Down the slight grade that ended at the road to Dijon, he came to some younger vines. Two rows of Gamay, his secret. He was sneaking the grapes in with the Pinot Noir at crush, and once the wine was made it was it was indistinguishable to anyone but him.

Abbé Bertillon had a special affinity for Gamay--he suspected that it could be as good, or nearly as good as Pinot Noir could be if planted in exactly the right place and handled exactly the right way. He had no doubt that this was exactly the right place, where it smelled like moss and wind and water and something else no one, not even he, could describe. With a few more rows of it he could bottle a 100% Gamay and show everyone the truth.

And maybe soon he could have a few more rows of it. Duke Philip the Bold had called Gamay "vile and disloyal" nearly four hundred years earlier and that was that, the end of Gamay in Burgundy.

But now that every French ideal of "loyalty" was being immolated, revolutionaries were killing revolutionaries for not being revolutionary enough, and the Dukes were lucky if their property was the only thing they lost, maybe the decrees against Gamay were also running out of time.
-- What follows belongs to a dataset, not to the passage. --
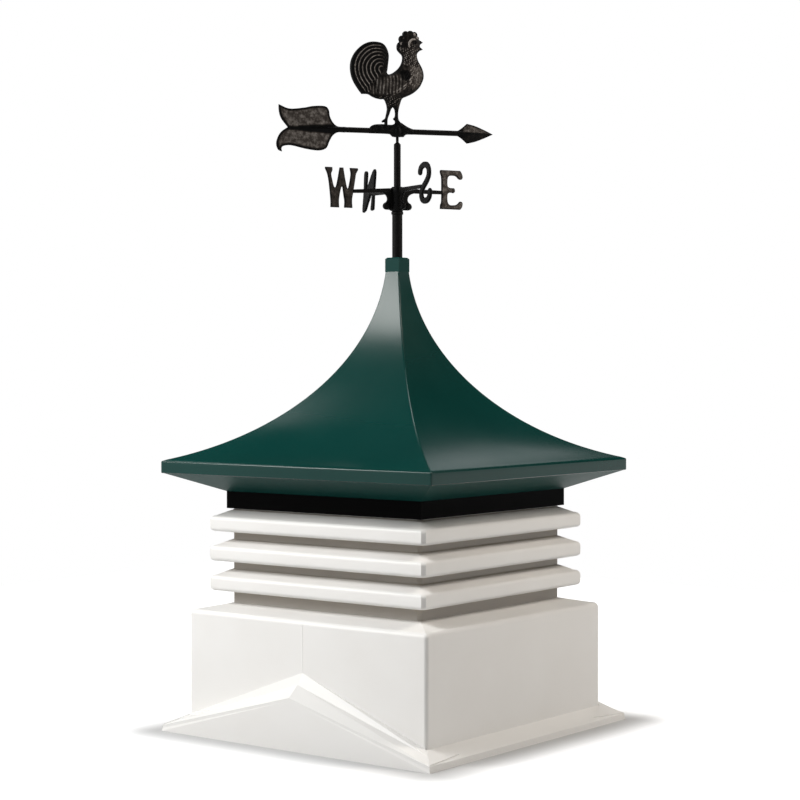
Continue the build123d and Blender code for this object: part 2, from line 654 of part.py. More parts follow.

The fire smelled stronger now. Was the revolution in Burgundy already? There were enough intellectuals and brutes in Dijon to do serious damage. Abbé Bertillon decided that if they came for him, he would simply ask them to spare the vineyards. He touched a little unripe green berry and said Hebrews 6:10 to it:

God is not unjust; he will not forget your work and the love you have shown him as you have helped his people and continue to help them.

As long as his head was on his shoulders, Abbé Bertillon would continue to help.


I bought this Cave Saint Cyr Beaujolais 2010 at Falletti Foods in San Francisco for $18.99. The importer is The Sorting Table in Napa.